例えばマイコンそのもののサイズが大きければ、コンパクトなプロダクトを開発することは難しい。どれだけ小さなモニターやセンサーを用意できても、基盤そのものが大きければその小ささを生かすことができず、持て余してしまうことになるだろう。

そこでPicoのように限りなく小さいものを用意しておけば、マイコンが大きすぎて使い物にならないという心配はなくなるだろう。

言うまでもないがPicoはSDカードなどよりも小さいため、カスタマイズによっては多くの可能性を秘めたポテンシャルを持っている。

サイズはできる限り小さいに越したことはないのだが、これまでマイコンがある程度の大きさを誇っていたのは、ピンの出力の問題が生じていたためである。どれだけ小さくともそのパワーを出力するための端子がなければ意味がなく、使い物にならないのである。

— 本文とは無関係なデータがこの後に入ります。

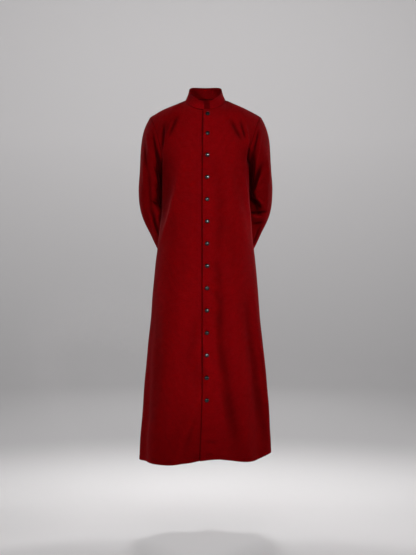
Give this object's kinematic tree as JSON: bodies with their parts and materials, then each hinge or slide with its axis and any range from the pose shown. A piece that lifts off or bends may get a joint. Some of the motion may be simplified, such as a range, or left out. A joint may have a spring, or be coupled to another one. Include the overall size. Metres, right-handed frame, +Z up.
{
  "type": "cassock",
  "caption": "Full-length front-buttoning robe with a stand collar and long sleeves, hollow, in its worn form with the sleeves bent behind the back.",
  "frame": {"origin": "midway between the two points where a shoulder seam meets the collar seam, where the wearer's shoulders carry the garment", "axes": "+Z up, the front faces -Y, +X towards the wearer's left"},
  "size_m": [0.5308, 0.4062, 1.4528],
  "materials": {
    "cloth": "matte woven cloth with a faint sheen",
    "button": "glossy"
  },
  "bodies": {
    "root": {"front_left": "cloth", "front_right": "cloth", "back": "cloth", "sleeve_left": "cloth", "sleeve_right": "cloth", "collar": "cloth", "button_01": "button", "button_02": "button", "button_03": "button", "button_04": "button", "button_05": "button", "button_06": "button", "button_07": "button", "button_08": "button", "button_09": "button", "button_10": "button", "button_11": "button", "button_12": "button", "button_13": "button", "button_14": "button"}
  },
  "joints": []
}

Picoはこの点もクリアし、ユーザーアクセシブルなピンをいくつも備えることにより、すでにArduinoを所有している場合はそれらと互換性を持たせることもできる。

小さいからといって機能が独創的になることはなく、従来のマイコンともうまく親和性を維持することによって、使い勝手が悪くならないよう設計されている。

従来のプロダクトとの互換性も備えるPico

新しいプロダクトが常に抱える問題として、従来のユーザーが慣れ親しんだ使い勝手をどれだけ維持するかと言う点である。慣れれば簡単でも、その使い方があまりにも独創的であれば、よほどの理由がない限り多くのユーザーは多少のスペック不足を厭わず従来の方法で満足してしまうものである。

また、従来のやり方が通じないと言うことは、このような電子工作の現場であればまた一からシステムを組み直さなければいけないと言うことで、非常に面倒の多い手続きを強いられてしまうことになる。

世界最小のArduino対応328PBマイコン「Pico」


そのためPicoのように、従来に普及していたプロダクトを踏襲するような形で世の中に発信していく方法が重要なのである。

Picoは出資金額に応じて、様々なリワードが用意されることになっている。すでに解除されているのは通常のプロトシールド、LED マトリックスシールド、D1ミニアダプターの三種類である。

今後7000ポンドの出資金が集まればリポシールドとマイクロSDシールドが解除され、9000ポンドでDCモーターシールドと加速度計シールドが付与される。これらは別売りだが、手頃な価格で手に入れることができそうだ。

Picoそのものは現在Kickstarterで注文を受け付けており、11ポンドで一枚手に入れることができる。また少し大型のタイプであるNanoも12ポンドで一枚購入することができ、別の用途を考えている際には活用したいプロダクトとなっている。